**Directions:** Restate word for word the lines beginning at the one that contains "extrude(amount=contact_length)" and ending at the one that contains "obj.matrix_world = world"; include both and nothing else.

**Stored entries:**
** START **

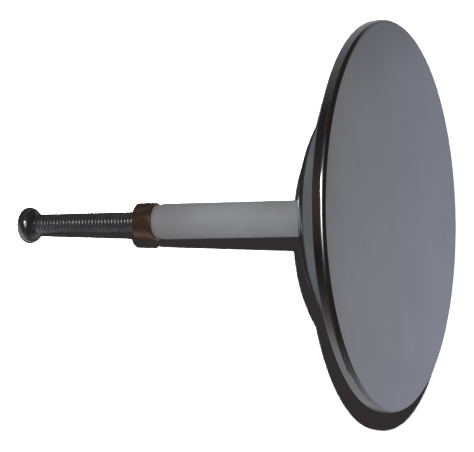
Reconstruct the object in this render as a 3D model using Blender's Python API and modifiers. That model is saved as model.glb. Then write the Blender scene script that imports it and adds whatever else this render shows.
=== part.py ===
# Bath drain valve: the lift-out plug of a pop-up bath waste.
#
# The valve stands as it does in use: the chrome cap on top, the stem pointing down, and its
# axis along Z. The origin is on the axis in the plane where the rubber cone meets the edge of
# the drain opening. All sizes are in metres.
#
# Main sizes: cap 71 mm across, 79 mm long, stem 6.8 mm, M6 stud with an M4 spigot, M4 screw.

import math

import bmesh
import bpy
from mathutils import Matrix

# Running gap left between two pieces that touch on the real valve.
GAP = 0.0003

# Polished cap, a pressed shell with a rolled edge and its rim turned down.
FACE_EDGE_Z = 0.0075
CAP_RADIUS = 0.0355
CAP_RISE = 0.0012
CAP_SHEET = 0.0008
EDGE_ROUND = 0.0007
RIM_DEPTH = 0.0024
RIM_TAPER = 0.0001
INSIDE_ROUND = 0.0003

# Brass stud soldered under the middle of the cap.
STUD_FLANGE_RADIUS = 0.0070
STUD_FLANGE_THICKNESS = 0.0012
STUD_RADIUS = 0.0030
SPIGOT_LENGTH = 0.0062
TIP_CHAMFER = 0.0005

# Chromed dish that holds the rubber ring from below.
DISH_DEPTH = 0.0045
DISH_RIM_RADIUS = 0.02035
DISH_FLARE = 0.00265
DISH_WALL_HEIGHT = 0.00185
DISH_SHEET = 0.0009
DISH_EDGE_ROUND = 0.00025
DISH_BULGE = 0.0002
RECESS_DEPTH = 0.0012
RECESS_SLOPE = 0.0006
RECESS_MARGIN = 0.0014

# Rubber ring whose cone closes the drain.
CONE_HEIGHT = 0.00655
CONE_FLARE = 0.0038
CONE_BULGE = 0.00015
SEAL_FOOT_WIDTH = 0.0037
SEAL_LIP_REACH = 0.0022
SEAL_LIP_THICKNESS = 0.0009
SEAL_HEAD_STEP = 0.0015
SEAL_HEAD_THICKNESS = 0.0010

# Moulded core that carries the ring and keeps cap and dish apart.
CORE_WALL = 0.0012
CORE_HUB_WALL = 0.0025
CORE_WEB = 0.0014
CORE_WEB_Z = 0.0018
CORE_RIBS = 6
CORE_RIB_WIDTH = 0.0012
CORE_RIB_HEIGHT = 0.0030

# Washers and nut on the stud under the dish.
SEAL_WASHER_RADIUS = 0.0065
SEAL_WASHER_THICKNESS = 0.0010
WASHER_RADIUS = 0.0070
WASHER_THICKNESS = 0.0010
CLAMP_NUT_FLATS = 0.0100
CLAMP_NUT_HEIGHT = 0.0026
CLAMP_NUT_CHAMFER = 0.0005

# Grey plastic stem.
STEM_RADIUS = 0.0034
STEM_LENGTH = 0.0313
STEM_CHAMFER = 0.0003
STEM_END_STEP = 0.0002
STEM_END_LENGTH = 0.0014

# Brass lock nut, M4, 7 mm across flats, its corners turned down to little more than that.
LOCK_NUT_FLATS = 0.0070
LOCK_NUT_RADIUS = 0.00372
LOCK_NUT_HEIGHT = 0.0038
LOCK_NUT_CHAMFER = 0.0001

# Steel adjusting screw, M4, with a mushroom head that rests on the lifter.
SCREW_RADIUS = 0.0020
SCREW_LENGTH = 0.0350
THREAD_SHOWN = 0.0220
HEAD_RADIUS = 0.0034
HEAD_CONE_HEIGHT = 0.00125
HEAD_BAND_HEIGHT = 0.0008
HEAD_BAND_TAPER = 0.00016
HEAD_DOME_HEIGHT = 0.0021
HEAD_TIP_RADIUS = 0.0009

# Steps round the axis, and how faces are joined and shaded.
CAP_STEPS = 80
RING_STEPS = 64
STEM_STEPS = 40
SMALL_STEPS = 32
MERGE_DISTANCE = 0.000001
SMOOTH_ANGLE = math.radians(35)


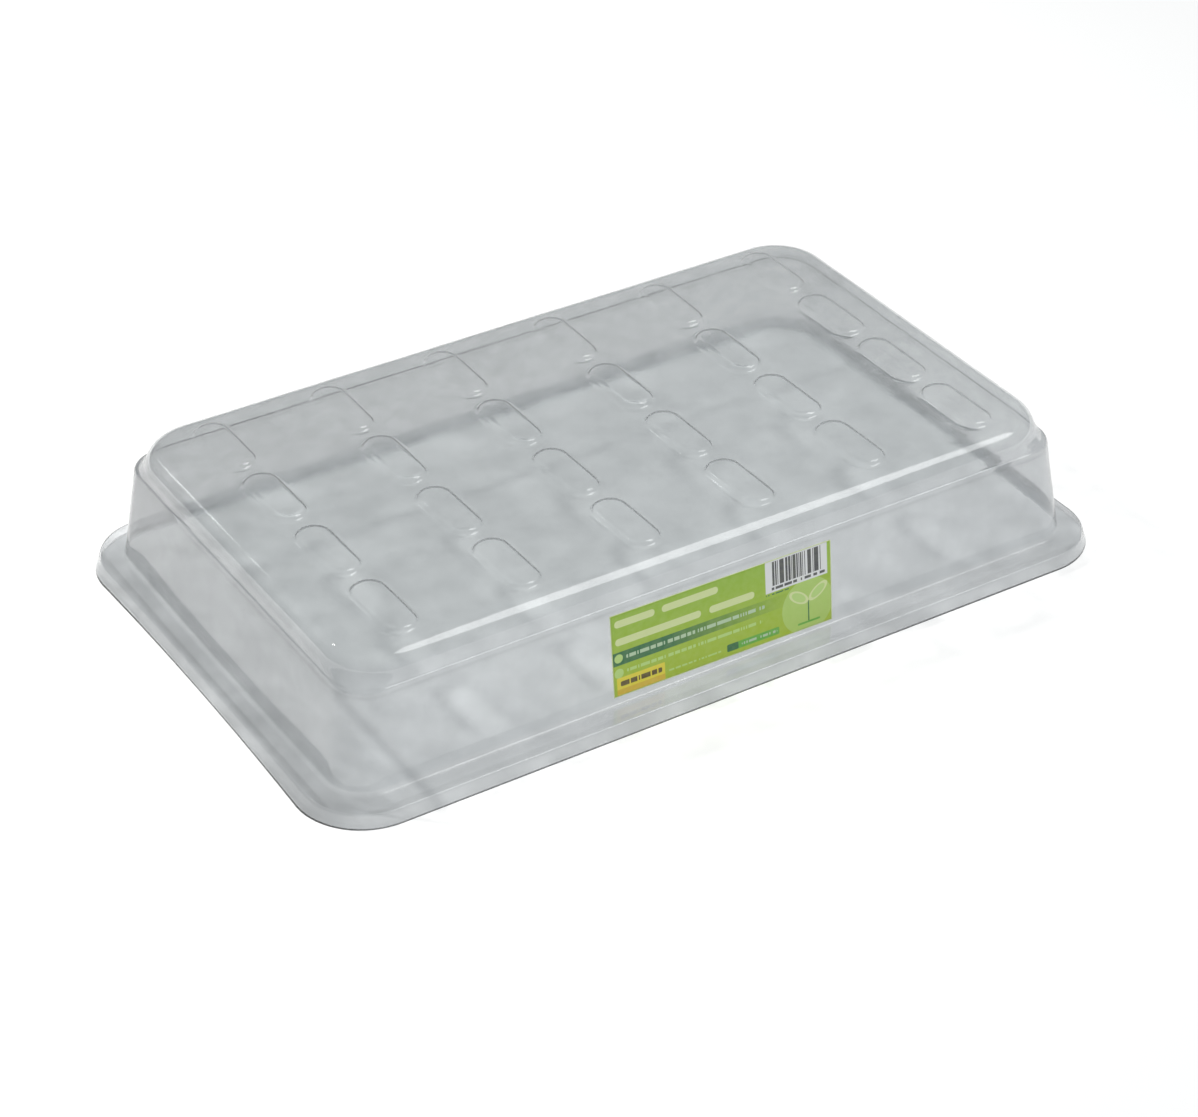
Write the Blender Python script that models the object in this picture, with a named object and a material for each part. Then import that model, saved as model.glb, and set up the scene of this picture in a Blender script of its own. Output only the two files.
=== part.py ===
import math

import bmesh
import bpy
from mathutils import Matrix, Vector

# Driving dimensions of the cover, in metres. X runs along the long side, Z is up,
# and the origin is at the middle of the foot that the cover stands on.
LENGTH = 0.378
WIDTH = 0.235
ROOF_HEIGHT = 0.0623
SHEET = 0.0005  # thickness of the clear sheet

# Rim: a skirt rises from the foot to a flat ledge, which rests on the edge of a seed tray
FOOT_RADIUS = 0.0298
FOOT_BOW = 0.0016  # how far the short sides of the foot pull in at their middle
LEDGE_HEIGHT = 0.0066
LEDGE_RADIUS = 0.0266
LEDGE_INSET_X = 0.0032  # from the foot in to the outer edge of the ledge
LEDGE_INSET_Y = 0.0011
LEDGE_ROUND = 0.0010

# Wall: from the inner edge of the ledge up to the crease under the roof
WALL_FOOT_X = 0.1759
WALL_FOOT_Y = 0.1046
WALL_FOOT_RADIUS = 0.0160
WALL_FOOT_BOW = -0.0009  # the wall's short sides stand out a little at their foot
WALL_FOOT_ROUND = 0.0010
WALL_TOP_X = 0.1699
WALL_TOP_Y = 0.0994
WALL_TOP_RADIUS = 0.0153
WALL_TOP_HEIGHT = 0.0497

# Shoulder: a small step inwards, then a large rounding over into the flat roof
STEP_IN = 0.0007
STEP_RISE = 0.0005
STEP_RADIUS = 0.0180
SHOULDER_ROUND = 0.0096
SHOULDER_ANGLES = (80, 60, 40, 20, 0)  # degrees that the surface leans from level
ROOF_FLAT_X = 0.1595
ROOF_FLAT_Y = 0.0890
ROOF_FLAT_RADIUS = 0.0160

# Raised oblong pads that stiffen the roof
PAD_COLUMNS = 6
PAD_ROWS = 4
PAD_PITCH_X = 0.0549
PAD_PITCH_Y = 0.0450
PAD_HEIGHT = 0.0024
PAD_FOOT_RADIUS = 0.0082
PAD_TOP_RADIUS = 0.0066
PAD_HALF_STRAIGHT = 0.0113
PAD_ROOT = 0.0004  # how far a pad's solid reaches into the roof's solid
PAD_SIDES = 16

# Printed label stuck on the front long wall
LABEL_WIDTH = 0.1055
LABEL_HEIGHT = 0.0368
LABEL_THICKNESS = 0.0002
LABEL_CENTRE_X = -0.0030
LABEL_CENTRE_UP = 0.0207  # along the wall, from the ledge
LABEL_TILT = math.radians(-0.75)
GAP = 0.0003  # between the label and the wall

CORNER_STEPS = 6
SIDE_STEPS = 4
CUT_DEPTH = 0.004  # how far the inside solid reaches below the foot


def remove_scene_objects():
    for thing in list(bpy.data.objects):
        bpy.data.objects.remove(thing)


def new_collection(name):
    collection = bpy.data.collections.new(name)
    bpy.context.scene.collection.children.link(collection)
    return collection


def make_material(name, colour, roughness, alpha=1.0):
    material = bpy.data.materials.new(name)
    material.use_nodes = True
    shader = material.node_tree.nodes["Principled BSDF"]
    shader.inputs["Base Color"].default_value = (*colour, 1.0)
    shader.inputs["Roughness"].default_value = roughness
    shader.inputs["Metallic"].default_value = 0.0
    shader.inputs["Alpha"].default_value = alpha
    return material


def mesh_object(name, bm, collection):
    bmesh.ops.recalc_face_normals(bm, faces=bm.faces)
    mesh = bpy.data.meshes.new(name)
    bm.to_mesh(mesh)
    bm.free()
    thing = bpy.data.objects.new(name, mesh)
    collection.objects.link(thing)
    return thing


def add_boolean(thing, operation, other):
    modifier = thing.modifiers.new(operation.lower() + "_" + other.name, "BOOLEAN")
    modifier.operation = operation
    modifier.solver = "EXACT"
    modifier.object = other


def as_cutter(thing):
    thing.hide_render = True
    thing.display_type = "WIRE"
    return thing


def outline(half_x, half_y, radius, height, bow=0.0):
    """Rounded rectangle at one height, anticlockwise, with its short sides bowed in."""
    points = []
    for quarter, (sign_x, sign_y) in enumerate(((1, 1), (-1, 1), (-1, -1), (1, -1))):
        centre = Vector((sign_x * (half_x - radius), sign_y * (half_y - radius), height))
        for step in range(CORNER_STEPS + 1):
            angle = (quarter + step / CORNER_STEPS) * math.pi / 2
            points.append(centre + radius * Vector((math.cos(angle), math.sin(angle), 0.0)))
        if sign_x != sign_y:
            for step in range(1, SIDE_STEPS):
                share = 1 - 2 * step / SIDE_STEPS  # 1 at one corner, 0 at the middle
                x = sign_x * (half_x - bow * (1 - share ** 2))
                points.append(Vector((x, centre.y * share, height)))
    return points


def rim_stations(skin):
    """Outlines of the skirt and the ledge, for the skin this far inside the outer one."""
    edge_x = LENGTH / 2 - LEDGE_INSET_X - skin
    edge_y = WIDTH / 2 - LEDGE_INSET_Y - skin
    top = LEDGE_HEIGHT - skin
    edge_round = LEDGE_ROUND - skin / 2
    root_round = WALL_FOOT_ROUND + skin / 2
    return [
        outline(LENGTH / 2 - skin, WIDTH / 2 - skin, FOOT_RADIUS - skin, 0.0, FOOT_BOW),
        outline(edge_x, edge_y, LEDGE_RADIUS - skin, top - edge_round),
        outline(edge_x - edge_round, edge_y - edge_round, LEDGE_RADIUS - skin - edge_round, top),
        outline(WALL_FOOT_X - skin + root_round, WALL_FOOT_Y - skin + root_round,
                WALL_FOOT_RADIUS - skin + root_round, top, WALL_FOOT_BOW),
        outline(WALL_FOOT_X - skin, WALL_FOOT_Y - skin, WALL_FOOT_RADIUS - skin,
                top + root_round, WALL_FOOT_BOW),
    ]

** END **
** START **

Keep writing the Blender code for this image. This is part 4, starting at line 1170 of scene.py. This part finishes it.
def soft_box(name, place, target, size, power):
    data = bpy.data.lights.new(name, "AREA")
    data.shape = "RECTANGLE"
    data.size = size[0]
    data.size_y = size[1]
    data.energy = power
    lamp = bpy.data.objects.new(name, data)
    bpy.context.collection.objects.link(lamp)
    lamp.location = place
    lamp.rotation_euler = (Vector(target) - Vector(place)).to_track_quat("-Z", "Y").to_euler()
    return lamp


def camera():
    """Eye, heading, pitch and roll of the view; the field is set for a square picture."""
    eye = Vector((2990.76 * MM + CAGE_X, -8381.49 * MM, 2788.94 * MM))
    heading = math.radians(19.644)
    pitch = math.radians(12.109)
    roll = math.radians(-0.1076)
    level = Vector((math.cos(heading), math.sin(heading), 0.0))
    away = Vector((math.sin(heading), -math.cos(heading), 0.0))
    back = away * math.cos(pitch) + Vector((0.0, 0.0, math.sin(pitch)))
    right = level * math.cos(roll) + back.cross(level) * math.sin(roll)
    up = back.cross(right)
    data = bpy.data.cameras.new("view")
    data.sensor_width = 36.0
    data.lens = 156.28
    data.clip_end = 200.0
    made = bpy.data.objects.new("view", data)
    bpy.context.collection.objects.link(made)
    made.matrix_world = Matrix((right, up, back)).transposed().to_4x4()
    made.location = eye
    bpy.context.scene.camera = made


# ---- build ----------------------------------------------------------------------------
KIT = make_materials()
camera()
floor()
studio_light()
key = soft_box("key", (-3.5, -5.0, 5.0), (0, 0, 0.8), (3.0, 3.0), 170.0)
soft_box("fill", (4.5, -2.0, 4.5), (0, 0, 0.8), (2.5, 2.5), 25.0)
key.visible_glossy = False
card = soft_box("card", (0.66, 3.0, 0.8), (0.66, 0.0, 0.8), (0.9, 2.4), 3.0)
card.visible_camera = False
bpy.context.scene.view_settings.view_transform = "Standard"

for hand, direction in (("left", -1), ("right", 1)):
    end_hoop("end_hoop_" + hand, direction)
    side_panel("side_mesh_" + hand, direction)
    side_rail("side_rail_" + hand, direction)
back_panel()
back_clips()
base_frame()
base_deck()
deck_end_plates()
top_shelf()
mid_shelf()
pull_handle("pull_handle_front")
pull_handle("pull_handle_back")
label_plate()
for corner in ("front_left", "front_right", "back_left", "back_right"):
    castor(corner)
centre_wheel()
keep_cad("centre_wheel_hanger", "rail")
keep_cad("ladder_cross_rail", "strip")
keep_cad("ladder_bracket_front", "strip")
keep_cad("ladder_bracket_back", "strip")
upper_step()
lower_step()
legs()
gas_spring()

** END **
** START **

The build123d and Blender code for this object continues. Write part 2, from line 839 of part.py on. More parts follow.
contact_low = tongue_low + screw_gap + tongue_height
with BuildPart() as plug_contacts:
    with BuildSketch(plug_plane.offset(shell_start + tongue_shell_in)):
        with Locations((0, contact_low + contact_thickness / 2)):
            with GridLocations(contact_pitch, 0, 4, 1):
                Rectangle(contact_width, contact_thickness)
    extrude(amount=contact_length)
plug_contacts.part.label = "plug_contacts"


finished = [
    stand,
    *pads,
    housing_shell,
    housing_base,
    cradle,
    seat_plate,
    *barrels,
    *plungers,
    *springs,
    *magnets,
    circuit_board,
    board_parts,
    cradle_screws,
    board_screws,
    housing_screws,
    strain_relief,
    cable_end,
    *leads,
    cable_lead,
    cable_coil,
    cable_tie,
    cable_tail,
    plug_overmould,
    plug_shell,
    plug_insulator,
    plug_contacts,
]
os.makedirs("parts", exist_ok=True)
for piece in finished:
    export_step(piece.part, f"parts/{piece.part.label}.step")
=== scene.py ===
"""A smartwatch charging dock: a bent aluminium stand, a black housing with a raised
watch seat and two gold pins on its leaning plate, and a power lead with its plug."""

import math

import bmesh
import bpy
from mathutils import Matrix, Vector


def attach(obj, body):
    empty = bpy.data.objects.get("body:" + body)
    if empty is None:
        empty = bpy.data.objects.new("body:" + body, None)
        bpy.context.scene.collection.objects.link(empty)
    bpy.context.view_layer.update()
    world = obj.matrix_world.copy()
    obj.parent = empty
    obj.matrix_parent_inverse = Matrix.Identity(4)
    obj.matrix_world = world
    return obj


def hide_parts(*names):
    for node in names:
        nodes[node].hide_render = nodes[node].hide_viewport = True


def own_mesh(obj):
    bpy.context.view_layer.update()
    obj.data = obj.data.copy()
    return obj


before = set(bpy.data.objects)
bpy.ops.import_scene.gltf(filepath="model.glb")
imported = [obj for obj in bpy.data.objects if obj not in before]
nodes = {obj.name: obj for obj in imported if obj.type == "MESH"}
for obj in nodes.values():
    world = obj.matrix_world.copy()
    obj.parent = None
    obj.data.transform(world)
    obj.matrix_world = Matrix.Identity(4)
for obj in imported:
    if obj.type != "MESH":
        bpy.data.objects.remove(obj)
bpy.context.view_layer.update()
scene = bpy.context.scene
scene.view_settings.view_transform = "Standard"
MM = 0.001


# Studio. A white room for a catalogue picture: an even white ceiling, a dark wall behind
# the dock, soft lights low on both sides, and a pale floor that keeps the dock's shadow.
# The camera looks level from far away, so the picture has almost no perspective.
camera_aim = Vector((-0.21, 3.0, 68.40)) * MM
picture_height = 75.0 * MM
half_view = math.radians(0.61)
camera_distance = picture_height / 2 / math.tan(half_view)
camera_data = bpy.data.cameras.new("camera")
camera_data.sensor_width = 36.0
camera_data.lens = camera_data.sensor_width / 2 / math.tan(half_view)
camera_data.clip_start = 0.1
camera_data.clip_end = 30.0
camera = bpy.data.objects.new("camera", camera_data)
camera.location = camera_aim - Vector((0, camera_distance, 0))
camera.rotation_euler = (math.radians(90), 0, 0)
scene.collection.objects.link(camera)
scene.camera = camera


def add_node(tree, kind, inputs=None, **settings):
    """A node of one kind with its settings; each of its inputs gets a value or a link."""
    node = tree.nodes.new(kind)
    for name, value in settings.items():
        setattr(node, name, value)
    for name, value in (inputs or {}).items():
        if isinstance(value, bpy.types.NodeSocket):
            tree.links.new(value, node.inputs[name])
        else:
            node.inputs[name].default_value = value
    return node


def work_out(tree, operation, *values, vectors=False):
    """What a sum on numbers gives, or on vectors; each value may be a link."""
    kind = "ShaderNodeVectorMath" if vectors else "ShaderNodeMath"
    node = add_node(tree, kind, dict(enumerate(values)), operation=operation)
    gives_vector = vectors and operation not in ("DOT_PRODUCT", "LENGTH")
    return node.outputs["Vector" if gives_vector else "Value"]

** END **

**Full response:**
    extrude(amount=contact_length)
plug_contacts.part.label = "plug_contacts"


finished = [
    stand,
    *pads,
    housing_shell,
    housing_base,
    cradle,
    seat_plate,
    *barrels,
    *plungers,
    *springs,
    *magnets,
    circuit_board,
    board_parts,
    cradle_screws,
    board_screws,
    housing_screws,
    strain_relief,
    cable_end,
    *leads,
    cable_lead,
    cable_coil,
    cable_tie,
    cable_tail,
    plug_overmould,
    plug_shell,
    plug_insulator,
    plug_contacts,
]
os.makedirs("parts", exist_ok=True)
for piece in finished:
    export_step(piece.part, f"parts/{piece.part.label}.step")
=== scene.py ===
"""A smartwatch charging dock: a bent aluminium stand, a black housing with a raised
watch seat and two gold pins on its leaning plate, and a power lead with its plug."""

import math

import bmesh
import bpy
from mathutils import Matrix, Vector


def attach(obj, body):
    empty = bpy.data.objects.get("body:" + body)
    if empty is None:
        empty = bpy.data.objects.new("body:" + body, None)
        bpy.context.scene.collection.objects.link(empty)
    bpy.context.view_layer.update()
    world = obj.matrix_world.copy()
    obj.parent = empty
    obj.matrix_parent_inverse = Matrix.Identity(4)
    obj.matrix_world = world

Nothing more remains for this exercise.